I should emphasize that Jack Marshall’s post does have some very good points. In particular, he hits hard on the importance of integrity in sports, a point that Allenby misses by defending Lance Armstrong. The rules of any given sport may be arbitrary, but they are also the definition of the sport. Armstrong may have been very fast on a bicycle, but if he was breaking the rules, he wasn’t playing the sport he was supposed to be playing. It only makes sense that he shouldn’t win awards for a sport that he’s not even playing.
But as I said, the issue of Armstrong’s obedience to the rules is a different matter from whether the rules are wise. I know very little about competitive cycling, but Jack paints a picture of sport that is riddled with cheating to the point where it’s likely that anyone who wins is probably cheating, and anyone who plays with fairness and integrity is probably going to lose.
Those are terrible values. It’s the worst possible situation. The people in charge have created an environment where only the lawless can thrive. As bad as Armstrong was for the sport, the people who created this situation are far worse, because they have created a situation that rewards and encourages cheaters like him.

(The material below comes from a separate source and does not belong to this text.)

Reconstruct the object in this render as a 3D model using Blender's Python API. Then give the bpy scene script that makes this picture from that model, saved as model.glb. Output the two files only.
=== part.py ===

It’s the completely predicable result of creating a set of rules that you cannot or will not enforce, and there are only two ways out of that situation: You can do what Jack wants and enforce the rules, or you can do what Allenby wants and remove a rule that’s hard to enforce. I don’t know enough about cycling to have an opinion on which is better for the sport, but either is better than what they’ve been doing.